Reproduce each line exactly.
***** Data lines *****
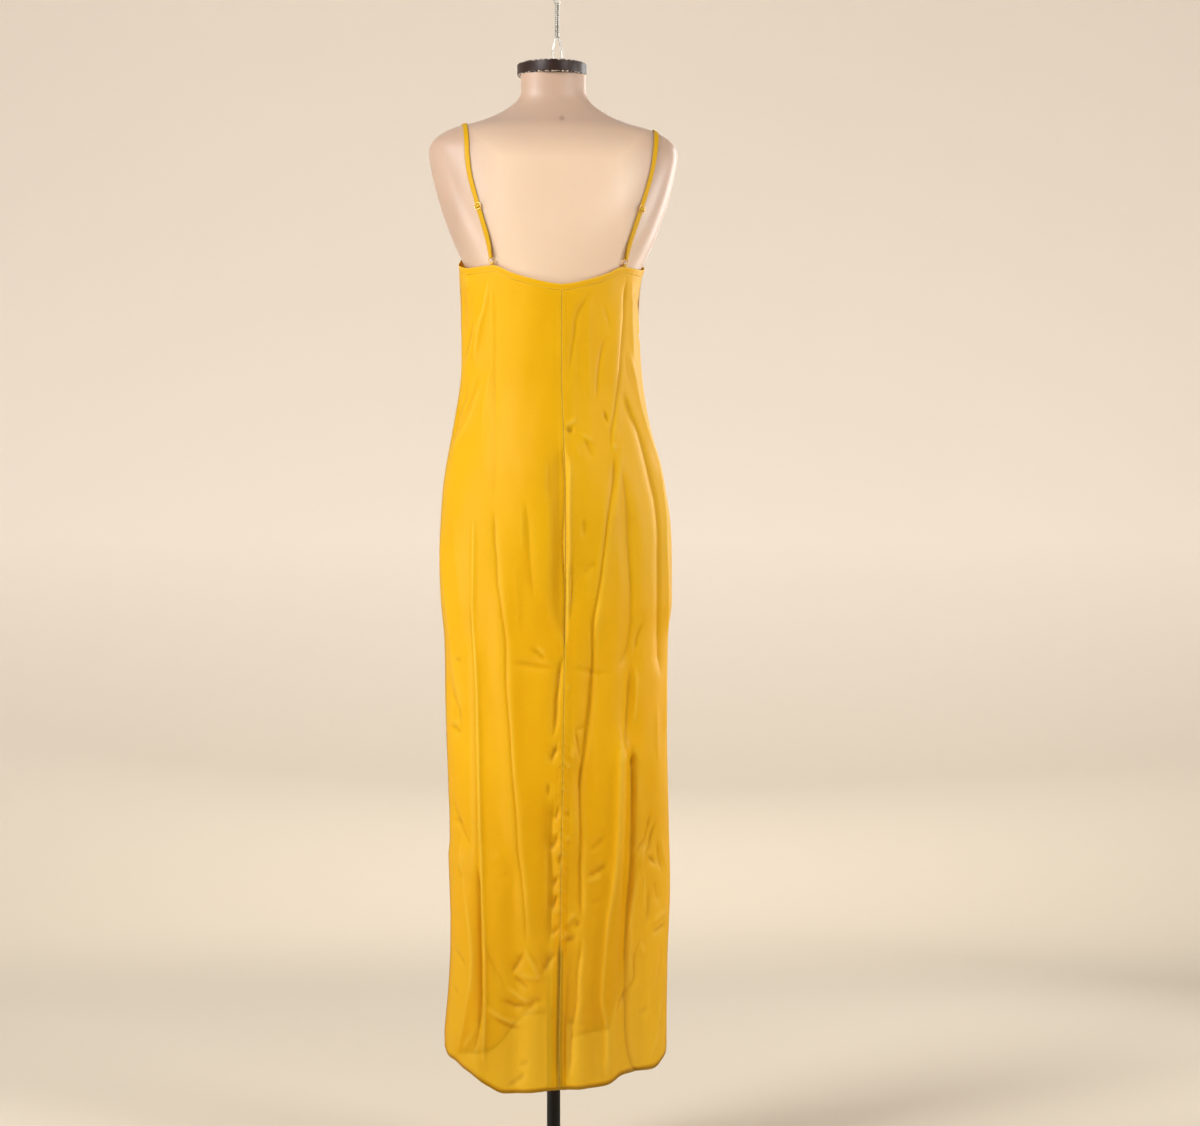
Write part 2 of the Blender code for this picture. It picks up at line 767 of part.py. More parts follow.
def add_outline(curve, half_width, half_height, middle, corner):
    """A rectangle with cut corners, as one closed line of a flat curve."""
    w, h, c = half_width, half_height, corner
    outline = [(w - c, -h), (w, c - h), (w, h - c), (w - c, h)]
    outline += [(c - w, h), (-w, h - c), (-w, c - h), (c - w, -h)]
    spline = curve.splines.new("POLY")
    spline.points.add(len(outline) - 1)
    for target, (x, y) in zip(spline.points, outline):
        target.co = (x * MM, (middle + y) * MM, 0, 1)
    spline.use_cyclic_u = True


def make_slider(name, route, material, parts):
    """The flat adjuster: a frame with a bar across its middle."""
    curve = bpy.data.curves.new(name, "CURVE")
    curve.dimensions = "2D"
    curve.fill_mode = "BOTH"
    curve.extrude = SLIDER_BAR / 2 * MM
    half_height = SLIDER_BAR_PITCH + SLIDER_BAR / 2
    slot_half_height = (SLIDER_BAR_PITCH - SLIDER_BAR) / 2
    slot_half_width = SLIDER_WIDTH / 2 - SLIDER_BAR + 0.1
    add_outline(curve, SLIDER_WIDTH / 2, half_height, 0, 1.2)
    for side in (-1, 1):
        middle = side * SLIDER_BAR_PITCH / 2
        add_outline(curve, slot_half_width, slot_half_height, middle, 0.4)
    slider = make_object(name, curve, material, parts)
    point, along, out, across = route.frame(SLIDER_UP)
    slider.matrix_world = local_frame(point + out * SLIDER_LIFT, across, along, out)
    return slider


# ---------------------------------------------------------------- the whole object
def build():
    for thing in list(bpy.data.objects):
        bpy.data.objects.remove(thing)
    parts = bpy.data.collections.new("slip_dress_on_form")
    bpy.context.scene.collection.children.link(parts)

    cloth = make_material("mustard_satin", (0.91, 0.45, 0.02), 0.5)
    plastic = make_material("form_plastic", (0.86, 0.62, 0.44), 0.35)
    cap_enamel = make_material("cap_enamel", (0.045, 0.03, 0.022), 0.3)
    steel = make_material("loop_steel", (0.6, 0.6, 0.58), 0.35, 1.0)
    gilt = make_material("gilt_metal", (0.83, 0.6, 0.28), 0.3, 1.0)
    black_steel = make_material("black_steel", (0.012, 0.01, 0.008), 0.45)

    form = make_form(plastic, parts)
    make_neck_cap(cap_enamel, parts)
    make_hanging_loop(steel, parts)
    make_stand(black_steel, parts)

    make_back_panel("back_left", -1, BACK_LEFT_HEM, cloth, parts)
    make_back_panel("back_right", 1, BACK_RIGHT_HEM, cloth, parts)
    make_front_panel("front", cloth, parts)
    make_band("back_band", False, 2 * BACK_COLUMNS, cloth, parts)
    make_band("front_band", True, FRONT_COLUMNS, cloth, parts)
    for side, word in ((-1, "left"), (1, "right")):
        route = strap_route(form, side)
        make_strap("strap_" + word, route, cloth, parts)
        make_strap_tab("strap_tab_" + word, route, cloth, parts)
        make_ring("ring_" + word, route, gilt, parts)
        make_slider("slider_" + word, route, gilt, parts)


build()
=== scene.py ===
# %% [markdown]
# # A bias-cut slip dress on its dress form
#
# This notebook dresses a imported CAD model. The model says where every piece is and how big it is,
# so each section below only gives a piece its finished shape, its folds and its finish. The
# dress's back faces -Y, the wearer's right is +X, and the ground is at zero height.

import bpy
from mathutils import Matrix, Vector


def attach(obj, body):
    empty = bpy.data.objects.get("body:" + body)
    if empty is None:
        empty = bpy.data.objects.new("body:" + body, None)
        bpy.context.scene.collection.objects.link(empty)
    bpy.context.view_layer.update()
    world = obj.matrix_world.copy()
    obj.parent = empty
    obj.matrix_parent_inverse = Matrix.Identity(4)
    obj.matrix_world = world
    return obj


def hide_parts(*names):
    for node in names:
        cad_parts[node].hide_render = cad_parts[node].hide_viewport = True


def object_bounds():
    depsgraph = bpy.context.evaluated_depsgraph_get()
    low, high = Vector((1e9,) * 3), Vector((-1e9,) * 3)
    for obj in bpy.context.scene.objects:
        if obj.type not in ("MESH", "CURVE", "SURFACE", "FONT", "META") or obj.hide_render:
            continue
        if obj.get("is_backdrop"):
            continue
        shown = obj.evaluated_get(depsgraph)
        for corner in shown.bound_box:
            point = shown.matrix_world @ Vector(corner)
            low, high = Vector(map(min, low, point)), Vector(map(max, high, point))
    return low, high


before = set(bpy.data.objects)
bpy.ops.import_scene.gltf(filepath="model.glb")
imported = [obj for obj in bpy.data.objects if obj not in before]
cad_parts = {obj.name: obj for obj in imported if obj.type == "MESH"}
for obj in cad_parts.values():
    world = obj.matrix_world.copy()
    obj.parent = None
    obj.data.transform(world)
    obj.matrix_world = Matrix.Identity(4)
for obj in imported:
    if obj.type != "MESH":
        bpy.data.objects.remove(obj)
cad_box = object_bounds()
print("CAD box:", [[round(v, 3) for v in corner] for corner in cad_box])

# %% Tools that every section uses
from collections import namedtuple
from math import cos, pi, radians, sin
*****
§ The result
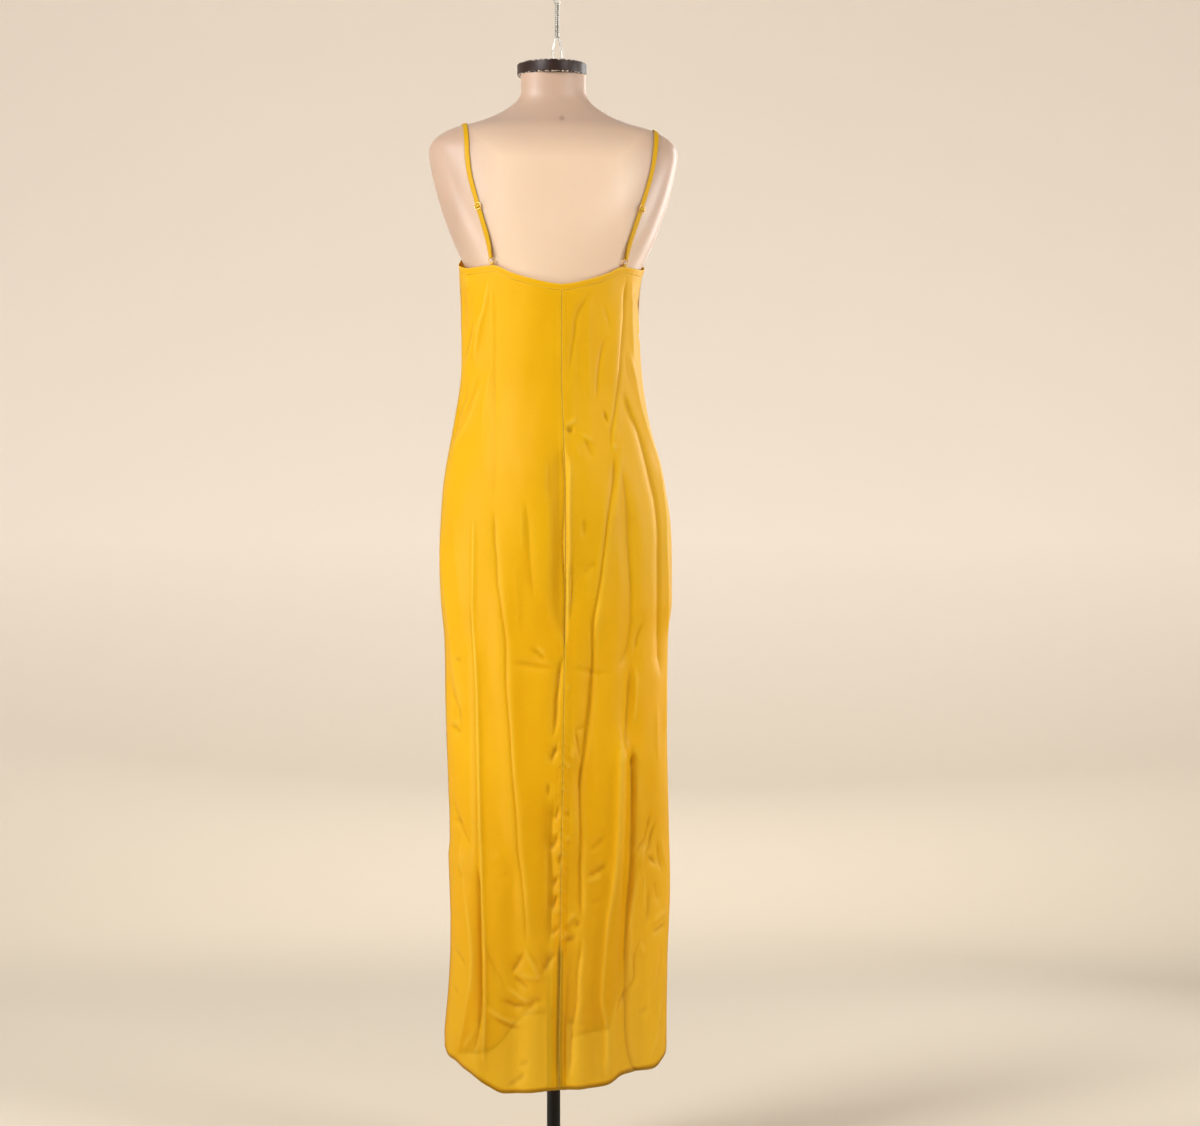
Write part 2 of the Blender code for this picture. It picks up at line 767 of part.py. More parts follow.
def add_outline(curve, half_width, half_height, middle, corner):
    """A rectangle with cut corners, as one closed line of a flat curve."""
    w, h, c = half_width, half_height, corner
    outline = [(w - c, -h), (w, c - h), (w, h - c), (w - c, h)]
    outline += [(c - w, h), (-w, h - c), (-w, c - h), (c - w, -h)]
    spline = curve.splines.new("POLY")
    spline.points.add(len(outline) - 1)
    for target, (x, y) in zip(spline.points, outline):
        target.co = (x * MM, (middle + y) * MM, 0, 1)
    spline.use_cyclic_u = True


def make_slider(name, route, material, parts):
    """The flat adjuster: a frame with a bar across its middle."""
    curve = bpy.data.curves.new(name, "CURVE")
    curve.dimensions = "2D"
    curve.fill_mode = "BOTH"
    curve.extrude = SLIDER_BAR / 2 * MM
    half_height = SLIDER_BAR_PITCH + SLIDER_BAR / 2
    slot_half_height = (SLIDER_BAR_PITCH - SLIDER_BAR) / 2
    slot_half_width = SLIDER_WIDTH / 2 - SLIDER_BAR + 0.1
    add_outline(curve, SLIDER_WIDTH / 2, half_height, 0, 1.2)
    for side in (-1, 1):
        middle = side * SLIDER_BAR_PITCH / 2
        add_outline(curve, slot_half_width, slot_half_height, middle, 0.4)
    slider = make_object(name, curve, material, parts)
    point, along, out, across = route.frame(SLIDER_UP)
    slider.matrix_world = local_frame(point + out * SLIDER_LIFT, across, along, out)
    return slider


# ---------------------------------------------------------------- the whole object
def build():
    for thing in list(bpy.data.objects):
        bpy.data.objects.remove(thing)
    parts = bpy.data.collections.new("slip_dress_on_form")
    bpy.context.scene.collection.children.link(parts)

    cloth = make_material("mustard_satin", (0.91, 0.45, 0.02), 0.5)
    plastic = make_material("form_plastic", (0.86, 0.62, 0.44), 0.35)
    cap_enamel = make_material("cap_enamel", (0.045, 0.03, 0.022), 0.3)
    steel = make_material("loop_steel", (0.6, 0.6, 0.58), 0.35, 1.0)
    gilt = make_material("gilt_metal", (0.83, 0.6, 0.28), 0.3, 1.0)
    black_steel = make_material("black_steel", (0.012, 0.01, 0.008), 0.45)

    form = make_form(plastic, parts)
    make_neck_cap(cap_enamel, parts)
    make_hanging_loop(steel, parts)
    make_stand(black_steel, parts)

    make_back_panel("back_left", -1, BACK_LEFT_HEM, cloth, parts)
    make_back_panel("back_right", 1, BACK_RIGHT_HEM, cloth, parts)
    make_front_panel("front", cloth, parts)
    make_band("back_band", False, 2 * BACK_COLUMNS, cloth, parts)
    make_band("front_band", True, FRONT_COLUMNS, cloth, parts)
    for side, word in ((-1, "left"), (1, "right")):
        route = strap_route(form, side)
        make_strap("strap_" + word, route, cloth, parts)
        make_strap_tab("strap_tab_" + word, route, cloth, parts)
        make_ring("ring_" + word, route, gilt, parts)
        make_slider("slider_" + word, route, gilt, parts)


build()
=== scene.py ===
# %% [markdown]
# # A bias-cut slip dress on its dress form
#
# This notebook dresses a imported CAD model. The model says where every piece is and how big it is,
# so each section below only gives a piece its finished shape, its folds and its finish. The
# dress's back faces -Y, the wearer's right is +X, and the ground is at zero height.

import bpy
from mathutils import Matrix, Vector


def attach(obj, body):
    empty = bpy.data.objects.get("body:" + body)
    if empty is None:
        empty = bpy.data.objects.new("body:" + body, None)
        bpy.context.scene.collection.objects.link(empty)
    bpy.context.view_layer.update()
    world = obj.matrix_world.copy()
    obj.parent = empty
    obj.matrix_parent_inverse = Matrix.Identity(4)
    obj.matrix_world = world
    return obj


def hide_parts(*names):
    for node in names:
        cad_parts[node].hide_render = cad_parts[node].hide_viewport = True


def object_bounds():
    depsgraph = bpy.context.evaluated_depsgraph_get()
    low, high = Vector((1e9,) * 3), Vector((-1e9,) * 3)
    for obj in bpy.context.scene.objects:
        if obj.type not in ("MESH", "CURVE", "SURFACE", "FONT", "META") or obj.hide_render:
            continue
        if obj.get("is_backdrop"):
            continue
        shown = obj.evaluated_get(depsgraph)
        for corner in shown.bound_box:
            point = shown.matrix_world @ Vector(corner)
            low, high = Vector(map(min, low, point)), Vector(map(max, high, point))
    return low, high


before = set(bpy.data.objects)
bpy.ops.import_scene.gltf(filepath="model.glb")
imported = [obj for obj in bpy.data.objects if obj not in before]
cad_parts = {obj.name: obj for obj in imported if obj.type == "MESH"}
for obj in cad_parts.values():
    world = obj.matrix_world.copy()
    obj.parent = None
    obj.data.transform(world)
    obj.matrix_world = Matrix.Identity(4)
for obj in imported:
    if obj.type != "MESH":
        bpy.data.objects.remove(obj)
cad_box = object_bounds()
print("CAD box:", [[round(v, 3) for v in corner] for corner in cad_box])

# %% Tools that every section uses
from collections import namedtuple
from math import cos, pi, radians, sin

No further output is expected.